A fronte di un ruolo sempre più centrale della società civile organizzata che assolverà funzioni-chiave dismesse dagli stessi Stati e dalla UE, il bilancio europeo non ha tuttavia previsto alcun fondo aggiuntivo che potrebbe ad esempio aiutare quelle organizzazioni non profit che in Polonia, in Ungheria ma anche in altri paesi europei, incluso il nostro, si battono per difendere i diritti delle minoranze.

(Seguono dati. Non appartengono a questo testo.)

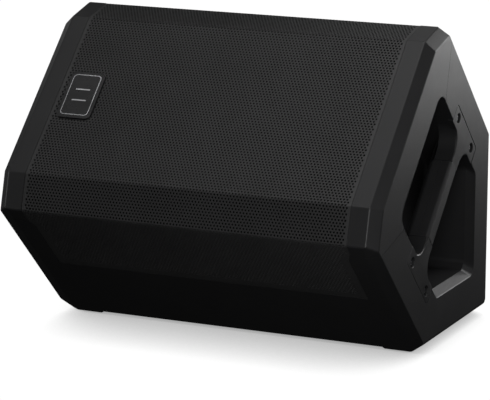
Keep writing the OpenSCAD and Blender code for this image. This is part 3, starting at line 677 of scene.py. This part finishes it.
# -------------------------------- rear shell
PANEL_W, PANEL_H, PANEL_Z = 340.0, 188.0, 134.0
POLE_V, SOCKET_R = 228.0, 40.3
TO_BACK = CAB.inverted() @ BACK
TO_ROW = CAB.inverted() @ SCALE


def back_recess(t, d, lip=0.0):
    """Space of the amplifier panel, t wider than it and d deep, its mouth rounded by lip."""
    q = shift(pad(PANEL_W / 2 + t, PANEL_H / 2 + t, 7 + t, 8), 0, PANEL_Z)
    if not lip:
        return moved(prism_z(q, -d, 20), TO_BACK)
    rings = [up_z(q, -d), up_z(q, -lip)]
    for a in (30, 60, 90):
        a = math.radians(a)
        rings.append(up_z(grow(q, lip * (1 - math.cos(a))), -lip * (1 - math.sin(a))))
    rings.append(up_z(grow(q, lip), 20))
    return moved(loft(*rings), TO_BACK)


def rear_shell():
    ob = cut(common(cabinet(rounded=True), rear_zone()), cabinet(WALL, 4))
    walls = common(cabinet(1), rear_zone(), pocket_wall(WALL))
    boss = common(cabinet(1), both(plate_seat(4, 16)))
    pole = common(cabinet(1), moved(bore_x(48, 0, 10, 64), at(-HALF, 0, -POLE_V)))
    frame_box = common(cabinet(1, 1), back_recess(4, PANEL + 8))
    add(ob, walls, boss, pole, frame_box)
    cut(ob, grille_slot(), pocket_space(), both(plate_seat(0.3, 7.8)))
    cut(ob, copies(bore_x(2.1, HALF - 20, HALF, 16), *screw_spots(v=-HANDLE_V)))
    steps = ((41.1, -1), (41.1, 0), (SOCKET_R, 0.8), (SOCKET_R, 4.3), (22.4, 4.3), (22.4, 29))
    cut(ob, moved(loft(*[up_x(circle(r, 64), -HALF + x) for r, x in steps]), at(0, 0, -POLE_V)))
    end_feet = [at(0, u, -v) for u, v in ((140, 112), (-140, 112), (56, 346), (-56, 346))]
    cut(ob, copies(bore_x(12.2, -HALF - 1, -HALF + 2, 32), *end_feet))
    # Shallow relief between the two floor rails, with sloping ends
    relief = [(-220, 0), (-217, 4), (217, 4), (220, 0), (220, -8), (-220, -8)]
    cut(ob, moved(prism_y(relief, CAB_Y - 30, BACK_Y + 30), at(CAB_X, 0, FEET), TO_ROW))
    cut(ob, back_recess(0.4, PANEL + 3.3, 1.0))
    cut(ob, moved(prism_z(shift(pad(PANEL_W / 2 - 12, PANEL_H / 2 - 12, 4), 0, PANEL_Z), -60, 0), TO_BACK))
    floor_feet = [at(CAB_X + x, y) for x in (-238, 238) for y in (CAB_Y + 112, BACK_Y - 38)]
    return cut(ob, moved(copies(rod(13.2, 0, 4.5, 40), *floor_feet), TO_ROW))


piece(front_shell(), "front_moulding", CAB, "shell_plastic", "front_shell")
piece(rear_shell(), "rear_moulding", CAB, "shell_plastic", "rear_shell")

# -------------------------------- grille: one perforated sheet, made as strips
PITCH, HOLE_R, SHEET, HOLE_SIDES, GAP = 4.73, 1.6, 1.2, 12, 0.4
# Height of a row of cells, and half the side of a cell
ROW_H, Q = PITCH * math.sqrt(3) / 2, PITCH / (2 * math.sqrt(3))


def bent_path():
    """Outer face of the sheet as short straight and curved runs: (length so far, point, outward normal)."""
    g, bend = GAP, 4.2
    low = -GRILLE_WRAP + g
    corners = [(-CHEEK + g, low, 0), (-CHEEK + g, -25.98 - 0.577 * g, bend), (-FACE + 0.268 * g, -g, bend),
               (FACE - 0.268 * g, -g, bend), (CHEEK - g, -25.98 - 0.577 * g, bend), (CHEEK - g, low, 0)]
    pts = []
    for i, (u, w, r) in enumerate(corners):
        if r:
            pts += arc((u, w), corners[i - 1][:2], corners[i + 1][:2], r, 5)
        else:
            pts.append((u, w))
    run, out = 0.0, []
    for i, p in enumerate(pts):
        if i:
            run += math.dist(p, pts[i - 1])
        a, b = Vector(pts[max(i - 1, 0)]), Vector(pts[min(i + 1, len(pts) - 1)])
        t = (b - a).normalized()
        out.append((run, Vector(p), Vector((-t.y, t.x))))
    return out


PATH = bent_path()
LENGTH = PATH[-1][0]


def on_sheet(x, s, depth):
    """Point of the sheet from the place across, the distance along the path and the depth below its face."""
    p, n = PATH[-1][1:]
    for (s0, p0, n0), (s1, p1, n1) in zip(PATH, PATH[1:]):
        if s <= s1 + 1e-9:
            f = (s - s0) / (s1 - s0) if s1 > s0 else 0
            p, n = p0.lerp(p1, f), n0.lerp(n1, f).normalized()
            break
    q = p - n * depth
    return (x, q.x, q.y)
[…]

Saranno sufficienti le risorse per chi fa giornalismo indipendente e denuncia i rapporti opachi tra politica e affari, o mette magari in evidenza i conflitti di interessi della classe politica (è successo di recente nella Repubblica Ceca, il cui primo ministro Andrej Babis controlla aziende in settori che potrebbero enormemente beneficiare del Recovery Fund europeo)? E chi difenderà il cosiddetto spazio civico – la possibilità cioè che la società civile ha di esprimersi, di esercitare il suo primario ruolo di “contropotere”, di cane da guardia dei governi – che in molti Paesi, soprattutto dell’Europa centrale e orientale tende sempre più a contrarsi, come puntualmente denunciato da Civicus nei suoi report annuali?

Ma soprattutto, anche qualora l’emergenza sanitaria dovesse rientrare, il serio rischio è che migliaia di organizzazioni della società civile vedano sfumare la possibilità di continuare a sostenersi grazie ai fondi europei in un periodo che è già gravato dalla contrazione delle donazioni e delle opportunità progettuali a causa della crisi economica in corso che si farà ancora più pesante nei prossimi mesi.

E invece la crisi economica da una parte e il Recovery Fund dall’altra renderebbero ancor più essenziale poter contare su organizzazioni in buona salute, in grado di svolgere il loro ruolo senza ristrettezze e timori sul loro futuro finanziario. Ci sarà infatti un enorme bisogno di chi possa prendersi cura di tutte quelle categorie marginalizzate che già stanno pagando con particolare severità le conseguenze della crisi – anziani, migranti, senzatetto, persone affette da patologie croniche, famiglie a basso reddito, individui a bassa scolarizzazione.

Ma non meno importanti saranno i watchdog in grado di monitorare l’assegnazione dei consistenti trasferimenti finanziari, sia in forma di donazioni sia di prestiti agevolati, in arrivo da Bruxelles di cui beneficeranno gli Stati più colpiti dalla pandemia, in primis l’Italia, che dovranno promuovere la massima trasparenza nella gestione dei fondi e scongiurare che essi vengano dispersi in corruzione o che alimentino clientele politico-affaristiche.

Se le premesse sono ben poco incoraggianti, l’augurio ora è che i dettagli del nuovo budget europeo pluriennale vengano affrontati nel corso del trilogo, cioè quel negoziato informale che vede le tre istituzioni europee discutere tra loro per arrivare a una decisione effettiva.

In particolare, è auspicabile che il Parlamento europeo possa fare molto per rimarcare l’importanza della società civile nel progresso delle comunità nazionali e transnazionali e per evidenziare l’enorme contraddizione cui la UE si sta esponendo: da una parte celebra il ruolo della società civile organizzata di cui ha sempre più bisogno per difendere il rispetto dello Stato di diritto in assenza di altri meccanismi ormai abbandonati quale prezzo per far passare l’accordo appena siglato, dall’altra le destina fondi limitati per sopravvivere.

Affinché il Parlamento si attivi, serve una mobilitazione da parte di tutti noi, non solo degli operatori del terzo settore, ma anche di tutti quelli che ne beneficiano o che ritengono che la società civile sia un contropotere essenziale di cui tutti abbiamo bisogno e che che per questo le vadano assegnate risorse adeguate. Ben altra cosa rispetto ai tagli previsti dalla Commissione e le limitate concessioni del Consiglio europeo.